Studenti in piazza in tuta blu, come operai non pagati. Cortei e mobilitazioni in decine di città per chiedere più fondi per la scuola pubblica e l’edilizia scolastica

Cortei in 70 città venerdì dei ragazzi per protestare contro le degenerazioni dell'Alternanza scuola lavoro. In tuta blu, come degli operai (ma senza paga) o tirocinanti senza diritti, gli studenti sono tornati nelle piazze italiane a un anno dalle manifestazioni del 2016, 7 e 21 ottobre.

Lo sciopero, come accennato, è contro l'Alternanza scuola-lavoro e mettono sul tavolo questioni aperte: i soffitti dei licei storici che crollano, le borse di studio sempre inferiori ai richiedenti e il numero chiuso degli atenei. Spiega l’Unione degli studenti: «Oggi abbiamo convocato il primo sciopero dell’alternanza scuola lavoro. Chiediamo al Ministero dell’istruzione che fine abbia fatto lo statuto delle studentesse e degli studenti in alternanza scuola- lavoro e il codice etico per le aziende?
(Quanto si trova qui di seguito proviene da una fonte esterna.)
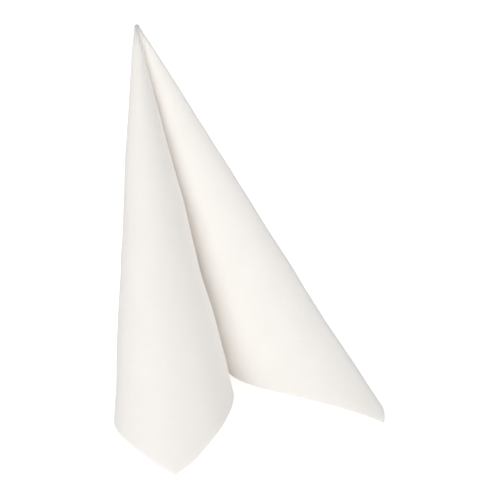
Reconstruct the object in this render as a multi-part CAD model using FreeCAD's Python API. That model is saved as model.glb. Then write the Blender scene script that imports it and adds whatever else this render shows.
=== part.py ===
# Paper napkin, folded and stood up as a table decoration.
#
# The open napkin is a square. It is folded in half, so every wall here is two plies thick. The
# middle of the folded side is the tip. A second fold, the crease, runs from the tip down to the
# middle of the open side and parts the sheet into two square panels. Each panel is rolled
# backwards into a hollow cone. The left panel's folded side ends short of the crease, and the right
# panel's passes behind it. The napkin stands on the foot of the crease, on the free corners of the
# two panels and on the feet of their folded sides.
#
# Every wall is part of a cone with its point at the tip, so the sheet unrolls without stretching.
# A place on a panel is given by its sweep, the angle at the tip from the crease: 0 at the crease,
# 45 degrees at the free corner, 90 degrees at the folded side. Sizes are in millimetres and
# degrees, +Z is up, and the origin is on the table under the tip.
import FreeCAD, Part
import math
import os
from FreeCAD import Rotation, Vector

SIZES = [
    ("open_side", 400, "side of the open napkin"),
    ("wall", 1.2, "two plies of soft paper"),
    ("crease_lean", 8.9, "angle between the crease and a plumb line from the tip"),
    ("crease_bearing", 60, "side that the foot of the crease lies to, from the front"),
    ("left_bearing", 8.8, "side that the left free corner points to, from the front"),
    ("left_front_bend", 11.9, "half angle of the left cone before its corner"),
    ("left_back_bend", 6.1, "half angle of the left cone behind its corner"),
    ("left_gap", 1.47, "angle at the tip between the crease and the left back wall's plane"),
    ("right_bearing", 46, "side that the right free corner points to, from the front"),
    ("right_front_bend", 9.5, "half angle of the right cone before its corner"),
    ("right_back_bend", 2.5, "half angle of the right cone behind its corner"),
    ("right_gap", 5.61, "angle at the tip between the crease and the right back wall's plane"),
    ("tip_start", 4, "distance from the tip's point at which the paper begins"),
]

CORNER_SWEEP = math.radians(45)
PANEL_SWEEP = math.radians(90)
BEND_SECTIONS = 9
HALVINGS = 60
PACKING = 0.85
PACKED_MARGIN = 1.15


def size(name):
    return float(sheet.get(name))


def angle_size(name):
    return math.radians(size(name))


# Directions from the tip

def ray(bearing, lean):
    """The direction that leans from straight down by an angle, towards a bearing from the front."""
    out = math.sin(lean)
    return Vector(out * math.sin(bearing), -out * math.cos(bearing), -math.cos(lean))


def turned(vector, axis, angle):
    return Rotation(axis, math.degrees(angle)).multVec(vector)


def step(place, length, bend, side):
    """Walks along a panel by a sweep: straight over a flat wall, or round a cone of a half angle."""
    outward, along = place
    axis = outward.cross(along)
    angle = length
    if bend:
        axis = axis + outward * (side / math.tan(bend))
        angle = length / math.sin(bend)
    return turned(outward, axis, angle), turned(along, axis, angle)


def inward(place, side):
    """The normal of the wall, towards the hollow of its cone."""
    outward, along = place
    return outward.cross(along) * side


def halved(low, high, too_low):
    for _ in range(HALVINGS):
        middle = (low + high) / 2
        if too_low(middle):
            low = middle
        else:
            high = middle
    return (low + high) / 2


# One panel, as stretches of sweep that are flat or bent

def front_of_panel(crease, corner, bend, side):
    """The flat wall from the crease and the bend that ends at the free corner."""
    reach = crease.getAngle(corner)
    start = (crease, crease.cross(Vector(0, 1, 0)).normalize())

    def ends(start, bent):
        flat_end = step(start, CORNER_SWEEP - bent, 0, side)
        return flat_end, step(flat_end, bent, bend, side)

    bent = halved(0, half_turn(bend), lambda b: ends(start, b)[1][0].getAngle(crease) > reach)
    landed = across(ends(start, bent)[1][0], crease)
    wanted = across(corner, crease)
    swing = math.copysign(landed.getAngle(wanted), landed.cross(wanted).dot(crease))
    start = (crease, turned(start[1], crease, swing))
    flat_end, at_corner = ends(start, bent)
    return start, flat_end, at_corner, bent


def half_turn(bend):
    return min(CORNER_SWEEP, math.pi * math.sin(bend))


def across(vector, axis):
    """The part of a vector that is square to an axis."""
    return vector - axis * vector.dot(axis)


def back_of_panel(crease, at_corner, bend, gap, side):
    """The sweep of the bend behind the corner that sends the back wall one gap behind the crease."""
    def misses(turn):
        return inward(step(at_corner, turn, bend, side), side).dot(crease) > math.sin(gap)

    return halved(0, half_turn(bend), misses)


def panel(name, crease, corner, side):
    """The stretches of a panel: where each starts, its sweep at the start and end, and its bend."""
    front_bend = angle_size(name + "_front_bend")
    back_bend = angle_size(name + "_back_bend")
    gap = angle_size(name + "_gap")
    start, flat_end, at_corner, bent = front_of_panel(crease, corner, front_bend, side)
    turn = back_of_panel(crease, at_corner, back_bend, gap, side)
    last_flat = step(at_corner, turn, back_bend, side)
    return [
        (start, 0, CORNER_SWEEP - bent, 0),
        (flat_end, CORNER_SWEEP - bent, CORNER_SWEEP, front_bend),
        (at_corner, CORNER_SWEEP, CORNER_SWEEP + turn, back_bend),
        (last_flat, CORNER_SWEEP + turn, PANEL_SWEEP, 0),
    ]


def edge_distance(sweep):
    """How far from the tip the sheet's cut edge lies at a sweep."""
    return half_side / max(math.cos(sweep), math.sin(sweep))


def section_corners(place, sweep, side):
    """The wall cut along one straight line from the tip: thin at the tip, then of even thickness."""
    outward = place[0]
    normal = inward(place, side)
    edge = edge_distance(sweep)
    thin = size("wall") * size("tip_start") / packed
    return [
        outward * size("tip_start"),
        outward * size("tip_start") + normal * thin,
        outward * packed + normal * size("wall"),
        outward * edge + normal * size("wall"),
        outward * edge,
    ]


def outline(corners):
    return Part.makePolygon(corners + corners[:1])


def flat_wall(place, first, last, side):
    near = section_corners(place, first, side)
    far = section_corners(step(place, last - first, 0, side), last, side)
    loops = [near, far]
    for i in range(len(near)):
        loops.append([near[i - 1], near[i], far[i], far[i - 1]])
    shell = Part.makeShell([Part.Face(outline(loop)) for loop in loops])
    solid = Part.makeSolid(shell)
    solid.fix(0, 0, 0)
    return solid


def bent_wall(place, first, last, bend, side):
    sections = []
    for i in range(BEND_SECTIONS):
        sweep = first + (last - first) * i / (BEND_SECTIONS - 1)
        sections.append(outline(section_corners(step(place, sweep - first, bend, side), sweep, side)))
    return Part.makeLoft(sections, True, False)


def walls(stretches, side):
    """One solid for each flat wall and each bend of a panel."""
    solids = []
    for place, first, last, bend in stretches:
        if bend:
            solids.append(bent_wall(place, first, last, bend, side))
        else:
            solids.append(flat_wall(place, first, last, side))
    return solids


def packed_tip(stretches, side):
    """The plies pressed together inside the top of one cone."""
    rays = [stretches[0][0][0]]
    for place, first, last, bend in stretches[1:3]:
        for i in range(BEND_SECTIONS):
            rays.append(step(place, (last - first) * i / BEND_SECTIONS, bend, side)[0])
    rays.append(stretches[3][0][0])
    middle = Vector()
    for one in rays:
        middle = middle + one
    middle.normalize()
    rings = []
    for depth in (size("tip_start"), packed):
        centre = middle * depth
        ring = [centre + (one * (depth / one.dot(middle)) - centre) * PACKING for one in rays]
        rings.append(outline(ring))
    return Part.makeLoft(rings, True, True)


def crease_fold(crease):
    """The rounded back of the crease, which joins the two panels."""
    start = size("tip_start")
    radius = size("wall")
    top = Part.makeCone(radius * start / packed, radius, packed - start, crease * start, crease)
    rest = Part.makeCylinder(radius, half_side - packed, crease * packed, crease)
    return top.fuse(rest)


def folded_napkin():
    crease_lean = angle_size("crease_lean")
    corner_lean = math.acos(math.cos(crease_lean) * math.cos(CORNER_SWEEP))
    crease = ray(angle_size("crease_bearing"), crease_lean)
    solids = []
    for name, side in (("left", 1), ("right", -1)):
        corner = ray(angle_size(name + "_bearing"), corner_lean)
        stretches = panel(name, crease, corner, side)
        solids += walls(stretches, side)
        solids.append(packed_tip(stretches, side))
    solids.append(crease_fold(crease))
    napkin = solids[0].fuse(solids[1:]).removeSplitter()
    return napkin


doc = FreeCAD.newDocument("paper_napkin")
sheet = doc.addObject("Spreadsheet::Sheet", "Sizes")
for row, (name, value, meaning) in enumerate(SIZES, start=1):
    sheet.set("A%d" % row, meaning)
    sheet.set("B%d" % row, str(value))
    sheet.setAlias("B%d" % row, name)
doc.recompute()
half_side = size("open_side") / 2
tightest_bend = min(angle_size(name + "_back_bend") for name in ("left", "right"))
packed = PACKED_MARGIN * size("wall") / math.sin(tightest_bend)

napkin = doc.addObject("Part::Feature", "Napkin")
napkin.Label = "napkin"
napkin.Shape = folded_napkin()
lowest = napkin.Shape.optimalBoundingBox(False, False).ZMin
napkin.Placement = FreeCAD.Placement(Vector(0, 0, -lowest), Rotation())
doc.recompute()

for item in doc.Objects:
    if "Invalid" in item.State or "Error" in item.State:
        raise RuntimeError("%s did not recompute" % item.Label)
if napkin.Shape.isNull() or not napkin.Shape.isValid():
    raise RuntimeError("the napkin has no valid shape")
if len(napkin.Shape.Solids) != 1:
    raise RuntimeError("the napkin is in %d pieces" % len(napkin.Shape.Solids))
os.makedirs("parts", exist_ok=True)
napkin.Shape.exportStep("parts/%s.step" % napkin.Label)
box = napkin.Shape.optimalBoundingBox(False, False)
print("napkin", napkin.Shape.Volume, box)
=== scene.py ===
# Paper napkin, folded in half and stood up as two hollow cones on a white studio floor.
#
# The CAD node has one thick wall. Here the two plies are modelled, as one closed sheet that turns round
# at the folded sides and ends in two separate edges along the cut sides. It is swept along the same
# straight lines from the tip as the CAD. Then the crease is pressed together, the cones become a little
# fuller near the tip, the left cut edge sags, and the tissue gets its soft waves.
#
# A place on a panel is given by its distance from the tip and its sweep, the angle at the tip from the
# crease: 0 at the crease, 45 degrees at the free corner, 90 degrees at the folded side. Lengths are in
# metres and angles in radians. +Z is up, the front is towards -Y, and the origin is under the tip.
import math

import bpy
from mathutils import Matrix, Vector, noise


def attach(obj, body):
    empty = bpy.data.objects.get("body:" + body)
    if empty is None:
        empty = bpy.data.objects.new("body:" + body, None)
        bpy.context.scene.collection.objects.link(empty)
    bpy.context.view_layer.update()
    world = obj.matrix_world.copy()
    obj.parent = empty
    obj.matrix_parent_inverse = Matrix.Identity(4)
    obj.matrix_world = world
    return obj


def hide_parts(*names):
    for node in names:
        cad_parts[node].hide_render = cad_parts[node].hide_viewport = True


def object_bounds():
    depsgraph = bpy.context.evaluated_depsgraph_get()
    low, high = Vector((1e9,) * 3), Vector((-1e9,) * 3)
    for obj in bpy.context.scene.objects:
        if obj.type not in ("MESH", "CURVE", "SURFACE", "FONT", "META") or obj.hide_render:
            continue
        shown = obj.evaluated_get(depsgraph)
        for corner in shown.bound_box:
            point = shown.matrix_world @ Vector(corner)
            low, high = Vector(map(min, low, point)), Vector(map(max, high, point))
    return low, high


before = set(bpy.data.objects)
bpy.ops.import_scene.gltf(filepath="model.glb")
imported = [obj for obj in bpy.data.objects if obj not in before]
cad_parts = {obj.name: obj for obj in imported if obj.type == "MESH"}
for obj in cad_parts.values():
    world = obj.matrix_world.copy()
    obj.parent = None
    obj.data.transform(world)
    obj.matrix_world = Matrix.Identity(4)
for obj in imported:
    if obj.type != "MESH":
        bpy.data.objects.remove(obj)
cad_low, cad_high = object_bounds()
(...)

Siamo stanchi di aspettare! - dichiara Francesca Picci, Coordinatrice nazionale dell’Unione degli studenti -. Come studenti viviamo sulla nostra pelle i disagi di questo modello di alternanza scuola- lavoro, noi siamo studenti, non merce nelle mani delle aziende».

«Siamo le studentesse e gli studenti che, per primi, hanno conosciuto le conseguenze della “Buona Scuola”. Siamo quelli a cui è stato raccontato che l’alternanza scuola- lavoro serve per la propria formazione e poi sono stati mandati a fare fotocopie e trasportare oggetti pesanti per ore. Siamo i ragazzi e le ragazze delle 200 e 400 ore obbligatorie che, da un giorno all’altro, sono stati presi per svolgere lavoro gratuito. Siamo gli studenti che devono pagarsi libri, trasporti, ed ora anche i percorsi di alternanza. Per completare le ore obbligatorie abbiamo dovuto sacrificare momenti di svago, parte della nostra estate, abbiamo dovuto studiare anche di notte pur di rimetterci al passo con tutte le materie. Tutto questo perchè qualcuno ha deciso per noi.Hanno deciso di usarci come carne da macello per grandi aziende, multinazionali ed enti diseducativi, hanno confuso la formazione pratica con lo sfruttamento della nostra manodopera gratuita. Intanto centinaia di lavoratori vengono licenziati, noi non impariamo nulla e a guadagnarci sono solo i grandi proprietari di quelle aziende. Allora noi quanto valiamo? Valiamo quanto gli sgravi fiscali che intasca chi ci utilizza? NO!».